Defendant points out, however, that the second sentence was added, by Amendment 345, after the date of his offense, and argues that the first sentence, standing alone, would have limited the court to the charged offense. On this basis he invokes 28 U.S.C. § 994(p), a provision recognizing the constitutional impropriety of ex post facto assessments.3
(p) The Commission . . . may promulgate amendments to the guidelines. . . . Such an amendment . . . shall be accompanied by a statement of the reasons therefor and shall take effect . . . no earlier than 180 days after being so submitted.
To this the government replies by quoting the Commission's statement of the reasons expressed in the amendment -- "This amendment clarifies the conduct that is relevant to the determination of Chapter Three, Part B."
To clarify means to make clear, to free from ambiguity, and we would agree with defendant that if there was no ambiguity, and the plain, original meaning was as he contends, the Commission could not change that meaning retroactively by using a magic word, clarification. We do not agree with the court in United States v. Mir, 919 F.2d 940, 945 (5th Cir. 1990), that to employ the second sentence retroactively was "self-evident." At the same time, however, even were we to hesitate between cases such as United States v. Tetzlaff, 896 F.2d 1071 (7th Cir. 1990), adopting defendant's prior-to-the-amendment interpretation, and the contrary holding in United States v.
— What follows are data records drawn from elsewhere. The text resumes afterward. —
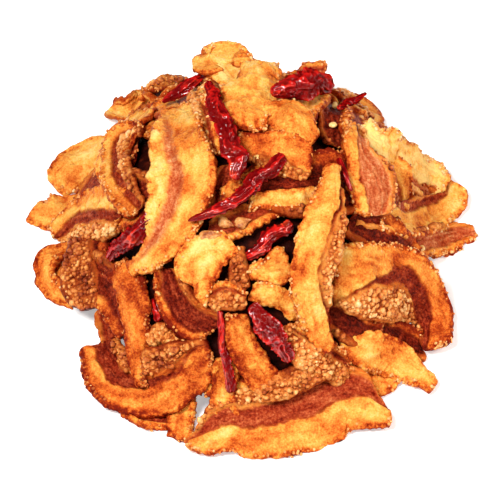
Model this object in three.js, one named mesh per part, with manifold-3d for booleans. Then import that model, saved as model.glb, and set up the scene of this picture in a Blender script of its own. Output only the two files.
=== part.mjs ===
// Garlic fried pork belly: a loose heap of thin belly strips, fried crisp and curled, with dried
// red chillies and three bits of fried garlic among them. Millimetres, +Z up; the origin is on the
// table under the middle of the heap, and -Y is the front, from which the heap is described.
import * as THREE from "three";
import { mergeVertices } from "three/addons/utils/BufferGeometryUtils.js";
import Module from "manifold-3d";

const wasm = await Module();
wasm.setup();

// The mound of strips that don't show: a rounded hill with a flat foot.
const CORE = { halfWidth: 84, halfDepth: 93, middle: 7, height: 66, squareness: 1.3, foot: 0.93 };
const CORE_MESH = { rings: 6, sectors: 20 };
// Places are given as seen from the front, at this angle above the table: across to the right, and
// up in the view, both from the middle of the heap. A line of sight is followed from in front of
// the heap, in steps; one that clears the mound stops behind it, sooner for a lifted piece.
const SIGHT = { angle: 55, from: 140, step: 0.25, stop: 88, soonerByLift: 0.6 };
const STRIP = { thickness: 4.2, rindShare: 0.8, leanShare: 0.5, stationsASpan: 1.5 };
const FACING_SHARE = 0.45; // how far a strip's face turns from the mound's slope towards the front
const FOOT_FADE = [0.8, 1.3]; // squared spreads over which a strip's face turns level at the foot
const CLEARANCE = 0.3; // between the heap and a chilli or garlic bit that lies in it
const MERGE_WITHIN = 1e-4; // points as close as this are one
const TABLE_CUT = 400; // a cube of this size, standing on the table, holds what is kept of the heap
const CHILLI = { sides: 7, stationsASpan: 3, flatness: 0.8 };
const GARLIC_FLATNESS = 0.45; // height to width
const SEED_SIZE = [4, 2.8, 1.6]; // length, width, height
const GARLIC_SEGMENTS = [8, 6];
const SEED_SEGMENTS = [6, 4];
// Strips round the foot at the back, each lying along the mound and crossing its neighbours.
const SKIRT = { count: 5, from: 38, step: 26, span: 36, share: 0.91, slant: 0.08, lift: 3, lap: 2.5 };
const SKIRT_WIDTHS = [14, 24, 27, 18];
const SKIRT_CURLS = [-18, 12]; // of the even strips and of the odd ones, which lie over them

const radians = THREE.MathUtils.degToRad;
const sightSin = Math.sin(radians(SIGHT.angle));
const sightCos = Math.cos(radians(SIGHT.angle));
const towardsFront = new THREE.Vector3(0, -sightCos, sightSin);

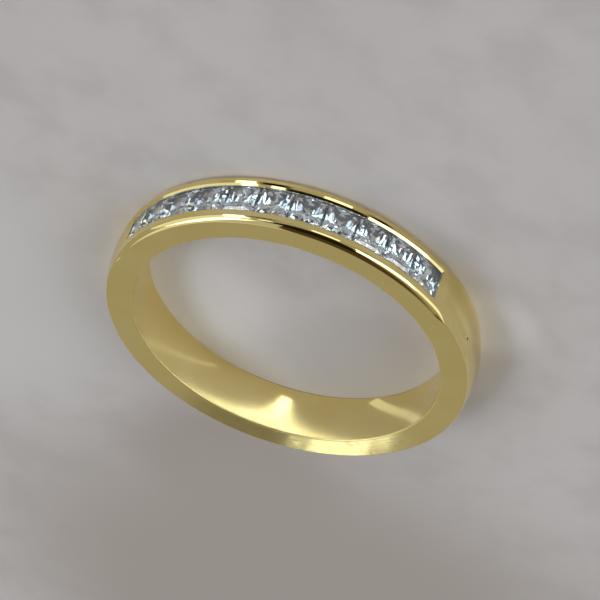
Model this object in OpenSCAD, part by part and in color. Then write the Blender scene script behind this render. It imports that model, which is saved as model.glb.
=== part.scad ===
// Half eternity ring: a polished gold band with a channel of square princess-cut stones over its front.
// The ring lies on its side. Z is the axis of the finger hole, z = 0 is the side face that it rests on,
// and the middle of the row of stones points along -Y.

/* [Band] */
// Inside diameter of the ring, the finger hole
bore_d = 17.0; // [15.7:0.1:20.5]
// Width of the band, along the finger
band_w = 2.95; // [2.85:0.05:3.4]
// Thickness of the band at the crown of its dome
band_t = 1.70; // [1.65:0.05:2.0]
// Radius of the dome across the outside of the band
dome_r = 4.4; // [3.6:0.1:8]
// Rounding of the outer edges of the plain shank
shank_edge_r = 0.10; // [0.05:0.01:0.14]
// Rounding of the outer edges of the rails beside the stones
rail_edge_r = 0.40; // [0.2:0.02:0.42]
// Degrees that this wider rounding runs on past each end of the channel
rail_run = 4; // [1:0.5:8]
// Rounding of the edges of the finger hole
bore_edge_r = 0.08; // [0.05:0.01:0.2]

/* [Stones] */
// Number of stones in the channel
stone_count = 11; // [7:2:13]
// Width of each square stone at its girdle
stone_w = 1.72; // [1.5:0.02:1.74]
// Share of the width that the table takes
table_share = 0.70; // [0.62:0.01:0.76]
// Height of the crown above the girdle
crown_h = 0.17; // [0.12:0.01:0.2]
// Thickness of the girdle
girdle_h = 0.04; // [0.02:0.01:0.06]
// Depth of the pavilion below the girdle
pavilion_h = 0.98; // [0.85:0.01:1.0]
// Gap between the girdles of neighbouring stones
stone_gap = 0.025; // [0.02:0.005:0.05]

/* [Channel] */
// Depth of the tables below the crown of the dome
table_sink = 0.24; // [0.2:0.01:0.28]
// How far each rail reaches over the girdle
rail_grip = 0.06; // [0.04:0.01:0.1]
// Width of the bright-cut bevel along the inner edge of each rail
bevel_w = 0.10; // [0.06:0.01:0.12]
// Slope of that bevel, in degrees from the stones' tables
bevel_slope = 38; // [32:1:45]
// Slope of the gentler bevel between it and the dome, in degrees from the stones' tables
ease_slope = 22; // [18:1:30]
// Clearance between a stone and the metal round it
seat_gap = 0.03; // [0.02:0.005:0.04]
// Slope of the flat cut at each end of the channel
end_slope = 21; // [18:1:35]
// Lean of the flat cuts towards the upper side of the ring
end_lean = 3; // [0:1:8]
// How far the flat cuts reach from the middle of the band
end_reach = 1.21; // [1.05:0.01:1.25]
// Diameter of the hole drilled behind each stone
azure_d = 0.90; // [0.7:0.05:1.0]

/* [Wear] */
// Diameter of the small pit in the polished shoulder
pit_d = 0.12; // [0.06:0.01:0.2]

/* [Hidden] */
function stone_name(i) = str("stone_", i < 10 ? "0" : "", i);
$fn = 96;

gold = "goldenrod";
diamond = "aliceblue";

bore_r = bore_d / 2;
crown_r = bore_r + band_t;
half_w = band_w / 2;
dome_centre_r = crown_r - dome_r;
beyond = 1.0;    // how far a cutter runs past the metal
overlap = 0.002; // how far a rounding stands past the faces it joins, so that it crosses them cleanly

table_r = crown_r - table_sink;
end_r = table_r + 0.02;    // the lower edge of the flat cuts
girdle_top_r = table_r - crown_h;
girdle_mid_r = girdle_top_r - girdle_h / 2;
girdle_low_r = girdle_top_r - girdle_h;
half_stone = stone_w / 2;
pitch = 2 * atan((half_stone + stone_gap / 2) / girdle_low_r);
end_slack = 0.1;   // degrees of free channel past each end stone
half_channel = stone_count * pitch / 2 + end_slack;
run_out_steps = 3;  // steps in which the rails' rounding narrows to the shank's, a degree apart
row_azimuth = -90;  // direction of the middle of the row
function stone_azimuth(i) = row_azimuth + (i - (stone_count + 1) / 2) * pitch;

// Steps of the seat under the stones: half width, and depth below the bottom of the girdle
seat_upper_w = 0.72;
seat_upper_h = 0.42;
seat_floor_w = 0.40;
seat_floor_h = 0.79;

// Pit in the shoulder: degrees from the middle of the row, and height above the band's middle
pit_angle = -76.3;
pit_z = 0.68;
pit_depth = 0.05;

// Pavilion chevrons, from the girdle inwards. Columns: share of the half width that the ridge covers,
// share of the pavilion's depth, degrees between the facets and the stone's diagonal
CHEVRONS = [[0.36, 0.44, 33], [0.33, 0.32, 25], [0.31, 0.24, 12]];
function ridge_in(k) = k == 0 ? 1 : ridge_in(k - 1) - CHEVRONS[k - 1][0];
function ridge_down(k) = k == 0 ? 0 : ridge_down(k - 1) + CHEVRONS[k - 1][1];

break_slope = 62;        // slope of the long thin facets under the girdle
// Slopes of the crown: four facets along the sides, four at the corners and eight between them
crown_rise = crown_h / ((1 - table_share) * half_stone);
crown_side_slope = atan(crown_rise);
crown_corner_slope = atan(0.85 / sqrt(2) * crown_rise);
crown_half_slope = atan(0.66 * crown_rise);
crown_half_turn = 24;    // degrees between the sides and the facets next to them

// Everything on the inner side of a plane through a point, as a large block.
// slope is the tilt of the plane's outward normal from +z, and turn its direction.
module keep_inside(point, slope, turn) {
    block = 6;
    translate(point) rotate([0, slope, turn])
        translate([-block, -block, -2 * block]) cube(2 * block);
}

// One princess-cut stone, table up, with the middle of its girdle at the origin
module princess_cut() {
    top = girdle_h / 2;
    corner = [half_stone, half_stone, top];
    intersection() {
        translate([-half_stone, -half_stone, -2 * stone_w]) cube([stone_w, stone_w, 2 * stone_w + top + crown_h]);
        intersection_for(quarter = [0:3]) rotate([0, 0, 90 * quarter]) intersection() {
            keep_inside([half_stone, 0, top], crown_side_slope, 0);
            keep_inside(corner, crown_corner_slope, 45);
            keep_inside(corner, crown_half_slope, crown_half_turn);
            keep_inside(corner, crown_half_slope, 90 - crown_half_turn);
            keep_inside([half_stone, 0, -top], 180 - break_slope, 0);
            intersection_for(k = [0:len(CHEVRONS) - 1]) chevron(k);
        }
    }
}

// The pair of pavilion facets that meet on step k of the ridge under the stone's corner
module chevron(k) {
    reach = ridge_in(k) * half_stone;
    start = [reach, reach, -girdle_h / 2 - ridge_down(k) * pavilion_h];
    off = CHEVRONS[k][2];
    run = CHEVRONS[k][0] * half_stone * sqrt(2) * cos(off);
    slope = atan(CHEVRONS[k][1] * pavilion_h / run);
    intersection_for(side = [-1, 1])
        keep_inside(start, 180 - slope, 45 + side * off);
}

// Stone number i of the row, in its seat
module stone(i) {
    color(diamond) rotate([0, 0, stone_azimuth(i)])
        translate([girdle_mid_r, 0, half_w]) rotate([90, 0, 90]) princess_cut();
}

// Centre of an edge rounding that touches the dome and the side face. x is the radius, y the height
function edge_centre(r) = [dome_centre_r + sqrt(pow(dome_r - r, 2) - pow(half_w - r, 2)), half_w - r];

// What an outer edge loses to its rounding
module edge_waste(r) {
    c = edge_centre(r);
    out = [c[0] - dome_centre_r, c[1]] / (dome_r - r);
    difference() {
        polygon([c, [c[0], half_w + beyond], [crown_r + beyond, half_w + beyond], c + (r + beyond) * out]);
        translate(c) circle(r + overlap);
    }
}

// What an edge of the finger hole loses to its rounding
module bore_edge_waste() {
    difference() {
        translate([bore_r - beyond, half_w - bore_edge_r]) square([bore_edge_r + beyond, bore_edge_r + beyond]);
        translate([bore_r + bore_edge_r, half_w - bore_edge_r]) circle(bore_edge_r);
    }
}

module both_sides() {
    children();
    mirror([0, 1]) children();
}

// Cross-section of the plain shank, standing on the radius
module shank_section() {
    difference() {
        intersection() {
            translate([dome_centre_r, 0]) circle(dome_r, $fn = 192);
            translate([bore_r, -half_w]) square([band_t + beyond, band_w]);
        }
        both_sides() edge_waste(shank_edge_r);
        both_sides() bore_edge_waste();
    }
}

// Cross-section of the space for the stones: bevels, opening, girdle grooves and seat
module channel_section() {
    opening = half_stone - rail_grip;
    groove = half_stone + 0.8 * seat_gap;
    lip_r = norm([girdle_top_r + rail_grip * crown_rise, opening]) + seat_gap;
    ease_r = table_r + bevel_w * tan(bevel_slope);
    flare = (crown_r + beyond - ease_r) / tan(ease_slope);
    half = [[crown_r + beyond, opening + bevel_w + flare], [ease_r, opening + bevel_w],
            [table_r, opening], [lip_r, opening], [lip_r, groove],
            [girdle_low_r - seat_gap, groove], [girdle_low_r - seat_upper_h, seat_upper_w],
            [girdle_low_r - seat_floor_h, seat_floor_w]];
    other_half = [for (i = [len(half) - 1:-1:0]) [half[i][0], -half[i][1]]];
    polygon(concat(half, other_half));
}

// A section turned about the finger hole, from degree -half_angle to half_angle of the row
module sweep_row(half_angle) {
    translate([0, 0, half_w]) rotate([0, 0, row_azimuth - half_angle])
        rotate_extrude(angle = 2 * half_angle, $fn = 360) children();
}

// The sloping flat cut from the end stone up to the dome of the shoulder. side is -1 or 1
module end_cut(side) {
    translate([0, 0, half_w]) rotate([0, 0, row_azimuth + side * half_channel])
        translate([end_r, 0, 0]) rotate([0, -end_lean, -side * end_slope])
            translate([0, side > 0 ? 0 : -2 * beyond, -end_reach])
                cube([beyond, 2 * beyond, 2 * end_reach]);
}

// The wider rounding of the rails, run out to the shank's rounding in small steps
module rail_rounding() {
    step = (rail_edge_r - shank_edge_r) / run_out_steps;
    for (k = [0:run_out_steps - 1])
        sweep_row(half_channel + rail_run + k) both_sides() edge_waste(rail_edge_r - k * step);
}

// The hole drilled behind stone number i
module azure(i) {
    rotate([0, 0, stone_azimuth(i)]) translate([bore_r - beyond, 0, half_w]) rotate([0, 90, 0])
        cylinder(d = azure_d, h = girdle_low_r - seat_upper_h - bore_r + beyond);
}

module band() {
    color(gold) difference() {
        translate([0, 0, half_w]) rotate_extrude($fn = 360) shank_section();
        rail_rounding();
        sweep_row(half_channel) channel_section();
        for (side = [-1, 1]) end_cut(side);
        for (i = [1:stone_count]) azure(i);
        rotate([0, 0, row_azimuth + pit_angle])
            translate([dome_centre_r + sqrt(dome_r * dome_r - pit_z * pit_z), 0, half_w + pit_z])
                rotate([0, 90, 0]) cylinder(d = pit_d, h = 2 * pit_depth, center = true);
    }
}

band();
for (i = [1:stone_count])
    stone(i);
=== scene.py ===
"""Half eternity ring: the polished band, the diamonds, the floor, the light and the camera."""

import math

import bpy
import numpy as np
from mathutils import Matrix, Vector


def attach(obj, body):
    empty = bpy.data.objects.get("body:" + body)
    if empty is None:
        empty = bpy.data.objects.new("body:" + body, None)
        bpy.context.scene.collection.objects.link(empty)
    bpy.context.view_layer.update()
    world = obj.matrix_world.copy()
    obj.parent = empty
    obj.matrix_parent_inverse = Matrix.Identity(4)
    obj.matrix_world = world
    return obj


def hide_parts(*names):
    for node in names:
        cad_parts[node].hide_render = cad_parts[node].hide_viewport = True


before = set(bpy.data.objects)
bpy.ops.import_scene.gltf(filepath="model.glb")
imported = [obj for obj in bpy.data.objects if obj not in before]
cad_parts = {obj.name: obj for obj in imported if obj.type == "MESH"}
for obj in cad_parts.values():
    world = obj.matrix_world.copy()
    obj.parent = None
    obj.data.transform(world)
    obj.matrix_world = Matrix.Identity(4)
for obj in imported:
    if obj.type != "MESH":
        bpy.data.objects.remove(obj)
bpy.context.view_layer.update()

MM = 0.001

# Sizes of the band in millimetres, as in the part's source
BORE_R = 8.5
BAND_T = 1.70
CROWN_R = BORE_R + BAND_T
HALF_W = 1.475
DOME_R = 4.4
DOME_CENTRE_R = CROWN_R - DOME_R
SHANK_EDGE_R = 0.10
RAIL_EDGE_R = 0.40
BORE_EDGE_R = 0.08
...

Fells, 920 F.2d 1179 (4th Cir. 1990), cert. denied, , 115 L. Ed. 2d 288111 S. Ct. 2331 (1991), the Fells court's thorough reasoning teaches us that, at the least, there was an ambiguity.
While a defendant's sentence is the ultimate pay-off, sentencing, with its wide variety of considerations, differs from the criminal statute itself, and we do not quarrel with the Guidelines' expressed intendment that they are not to be narrowly construed. See U.S.S.G. § 1B1.3, comment (n.5) (cited in Fells, 920 F.2d at 1184, n.7). On this basis we accept Amendment 345's added second sentence as merely legitimate assistance supporting the district court's broad interpretation, and we affirm its decision.
1. We stongly condemn the government's separate procedure of asking defendant, on cross-examination, whether he had possessed cocaine on other occasions and, after receiving a denial, seeking to show such occasions for the purpose of impeachment. Walder v. United States, 347 U.S. 62, 98 L. Ed. 503 , 74 S. Ct. 354 (1954); United States v. Pantone, 609 F.2d 675 (3d Cir. 1979). Cf. United States v. Barrett, 766 F.2d 609, 619 (1st Cir.), cert. denied, 474 U.S. 923, 88 L. Ed. 2d 264 , 106 S. Ct. 258 (1985) (impeachment permissible if defendant volunteers an irrelevant fact on direct).
2. Defendant would argue that because of other evidence, there was no need of this prejudicial evidence, citing Rule 404(b) as well as Rule 403. United States v. Gonzalez-Sanchez, 825 F.2d 572, 582 n.26 (1st Cir.), cert. denied sub nom., Latorre v. United States, 484 U.S. 989, 98 L. Ed. 2d 508 , 108 S. Ct. 510 (1987). This argument cuts two ways, as it opens the door to contending that, in light of the other evidence, the error was harmless. United States v. Moccia, 681 F.2d 61, 64 (1st Cir. 1982).
3. United States v. Harotunian, 920 F.2d 1040 (1st Cir. 1990).